Speaking of those two, they may each be put to pasture sooner rather than later, but it's not too late for them to pass on the wisdom that comes from age, to Wilshere and to Ramsey. If the two of them can learn the better part of valor from Arteta (okay, and from Flamini), we might just see the emergence of one of the most dynamic defensive midfield/midfield pivots in some time. Picture it: Ramsey (or Wilshere) pressing forward, pinging passes back and forth with Walcott or Giroud or Podolski or Özil, while Wilshere (or Ramsey) hangs back to soak up opposition counters, only to pour forward himself while the other drops down to cover.

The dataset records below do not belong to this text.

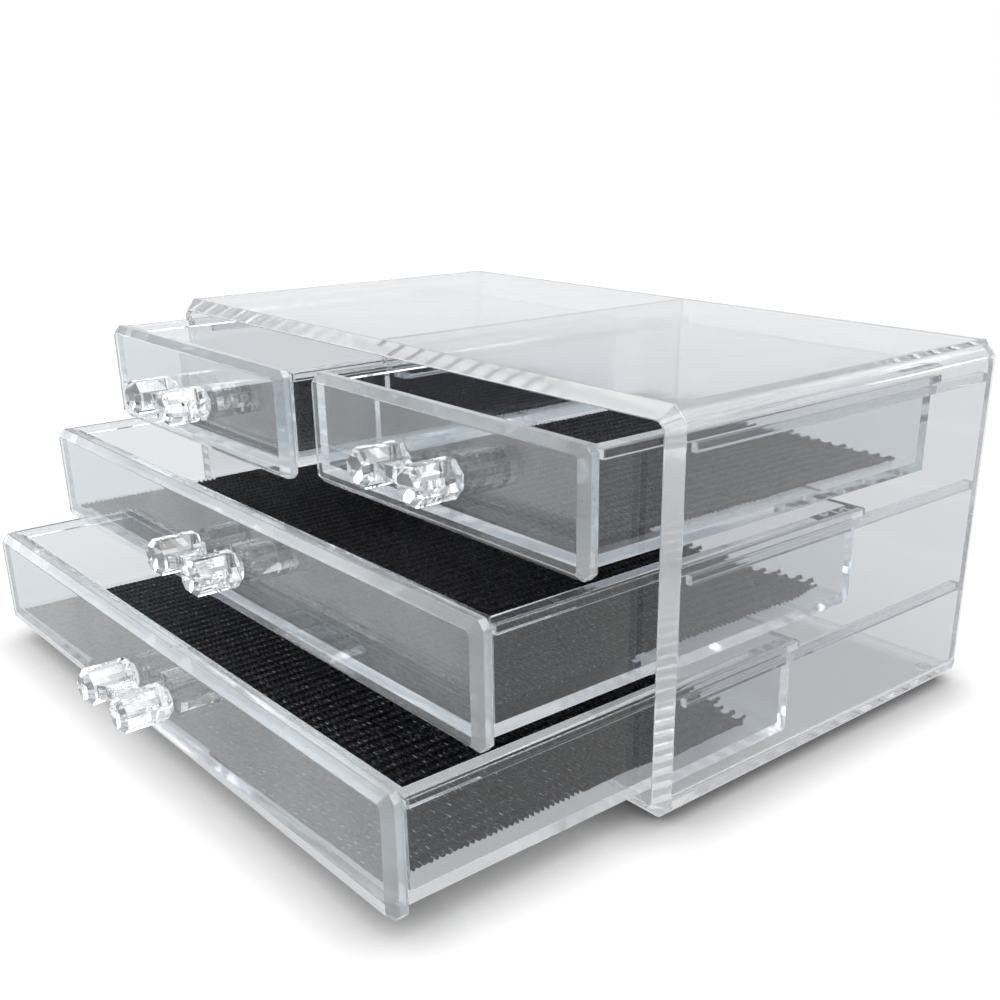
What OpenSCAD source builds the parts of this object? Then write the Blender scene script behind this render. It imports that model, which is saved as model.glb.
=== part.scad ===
// Clear cosmetics organizer: a bevelled case with three tiers and four sliding drawers.
// The top tier holds two half-width drawers, the middle and bottom tiers one wide drawer each.
// Every drawer hangs by the side flanges of its tray on runner strips, so there are no shelves.
// Bonded pieces meet face to face.
// Frame: X to the right, Y to the back, Z up. The origin lies in the plane that the feet
// rest on, at the middle of the width and of the depth from the foremost handle to the back
// of the case. All sizes are in millimetres.

/* [Case] */
// Outside width of the case
case_w = 240; // [200:1:320]
// Outside depth of the case
case_d = 135; // [120:1:180]
// Outside height of the case, without its feet
case_h = 105; // [98:1:126]
// Thickness of the case's walls
wall = 3.8; // [3.5:0.1:4.5]
// Depth of the 45 degree bevel round the front and back ends of the case
end_bevel = 3.4; // [1:0.1:3.4]
// Depth of the 45 degree chamfer along the four long edges of the case
long_chamfer = 4; // [1:0.5:5]
// Radius of the case's inner corners
inner_corner_r = 3; // [1:0.5:4]

/* [Back panel] */
// Thickness of the back panel
back_t = 2.4; // [2:0.1:4]
// How far the back panel is set in from the back end of the case
back_inset = 2; // [0.5:0.1:4]
// How much rounder the back panel's corners are than the case's inner corners
back_corner_ease = 0.5; // [0.2:0.1:1]

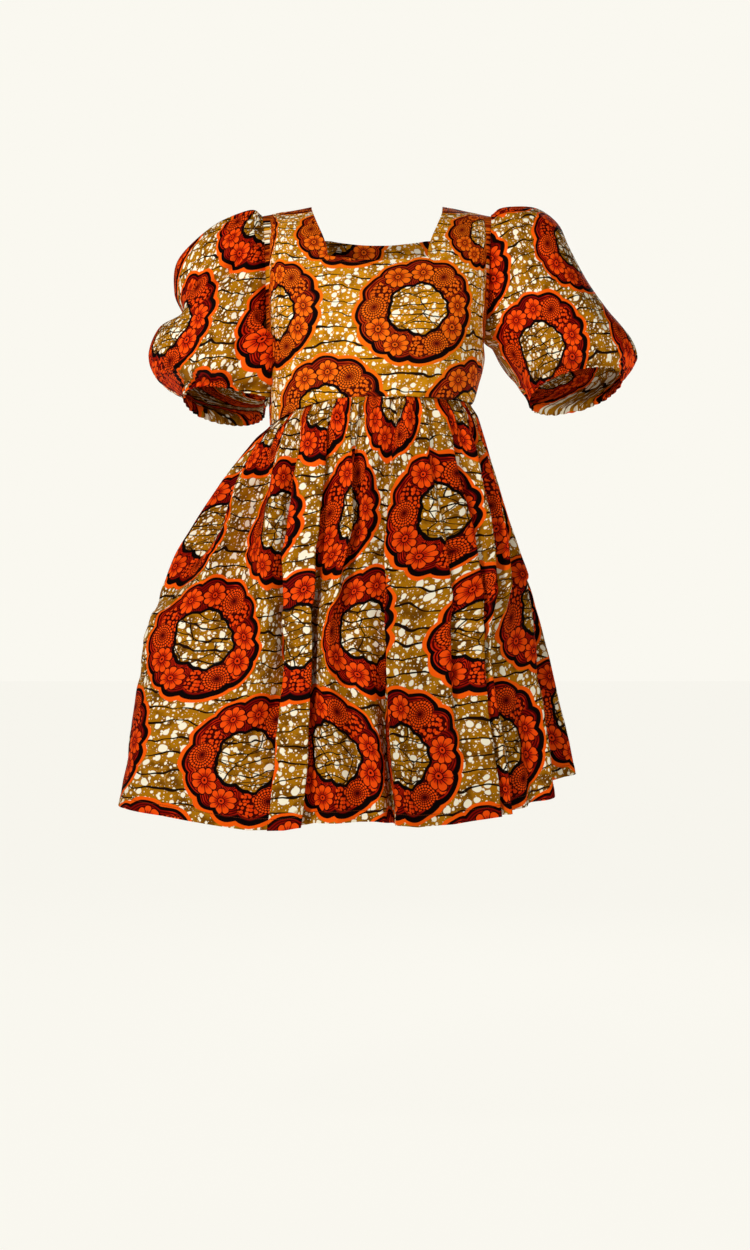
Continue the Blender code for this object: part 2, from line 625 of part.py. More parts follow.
def make_sleeve(side_name, side, rows, cuff_rows, valley):
    sleeve = sleeve_rings([None] + rows, SLEEVE_GATHER_DEPTH, side, valley)
    cuff = sleeve_rings(cuff_rows, CUFF_GATHER_DEPTH, side, False)
    whole = np.concatenate([sleeve, cuff])
    if side < 0:
        whole = whole[:, ::-1]
    panel = Panel("whole", "sleeve", whole, closed=True)
    panel.upright_row(0)
    seam = len(rows)
    pieces = []
    for kind, first, last in (("sleeve", 0, seam), ("cuff", seam, len(whole) - 1)):
        piece = Panel(f"{kind}_{side_name}", kind, whole[first:last + 1], closed=True)
        piece.normals = panel.normals[first:last + 1].copy()
        end = piece.rows - 1 if kind == "sleeve" else 0
        beside = end - 1 if kind == "sleeve" else 1
        for j in range(piece.columns):
            piece.draw_back((end, j), (beside, j), SEAM_GAP / 2)
        pieces.append(piece)
    return pieces


def main():
    for existing in list(bpy.data.objects):
        bpy.data.objects.remove(existing, do_unlink=True)
    panels = make_bodice() + make_skirt()
    panels += make_sleeve("right", -1, SLEEVE_RIGHT, CUFF_RIGHT, True)
    panels += make_sleeve("left", 1, SLEEVE_LEFT, CUFF_LEFT, False)
    for panel in panels:
        panel.build()


main()
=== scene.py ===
"""Looks of the knee-length wax-print dress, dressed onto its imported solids.

Each cut of cloth is a thin shell on its solid's form, worked out from the same sections and folds
as the solid but finer, with its gathers, creases, hem and stitches. The wax print is a chart of
Math nodes over the cloth's own coordinates. Metres, +Z up, front towards -Y, the wearer's right
side at -X. The origin lies midway between the shoulder straps.
"""

import functools
import math

import bpy
import numpy as np
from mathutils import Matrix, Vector


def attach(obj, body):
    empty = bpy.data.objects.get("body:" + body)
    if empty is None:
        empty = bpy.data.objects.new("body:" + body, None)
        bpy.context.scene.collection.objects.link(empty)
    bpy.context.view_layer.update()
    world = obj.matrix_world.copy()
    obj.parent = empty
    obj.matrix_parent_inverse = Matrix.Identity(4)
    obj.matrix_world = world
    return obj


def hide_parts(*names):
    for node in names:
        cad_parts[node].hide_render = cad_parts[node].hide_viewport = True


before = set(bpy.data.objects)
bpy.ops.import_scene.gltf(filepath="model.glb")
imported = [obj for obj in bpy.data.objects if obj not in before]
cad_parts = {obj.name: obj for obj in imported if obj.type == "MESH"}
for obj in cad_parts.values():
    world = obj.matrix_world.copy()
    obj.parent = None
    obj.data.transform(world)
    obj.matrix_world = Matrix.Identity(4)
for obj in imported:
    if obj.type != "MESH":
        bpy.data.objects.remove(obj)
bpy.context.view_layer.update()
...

Pause a moment to think of how breath-taking that can be. Wilshere or Ramsey go in for a tackle at the top of our box, touch the ball to a teammate while getting back up, and then launching the counter. Whichever one is the lynchpin, it can become an intimidating blur, as one or the other drives deep into the defense while the other drops down to see what happens; as each alternates with the other, flummoxing defenders along the way, chances multiply for the Girouds and Walcotts of the world.

If only.

Whether by temperament, training, or ability, we can't yet rely on a Ramsey/Wilshere pairing. It's too tempting to imagine them dribbling and passing their way around and amid opposition defenses, and too easy to neglect the grittier, hum-drum responsibilities of staying home. If they could figure it out, it could bring Wengerball back to the fore—moving us past possession for possession's sake towards possession with purpose. I can see it now: a delicate interplay between Wilshere and Ramsey at midfield as the more-forward lays the ball off to the more-defensive before relaunching the next attack.

For now, the burden of proof seems to lie at Wilshere's feet. Injuries have sidelined him, and Ramsey's talismanic form has allowed him to claim the attacking role while Arteta or Flamini have sat back to soak up pressure. If Wilshere can find his form and his role in the Arsenal squad, we might just witness some beautiful football in the very near future.  I'd love that.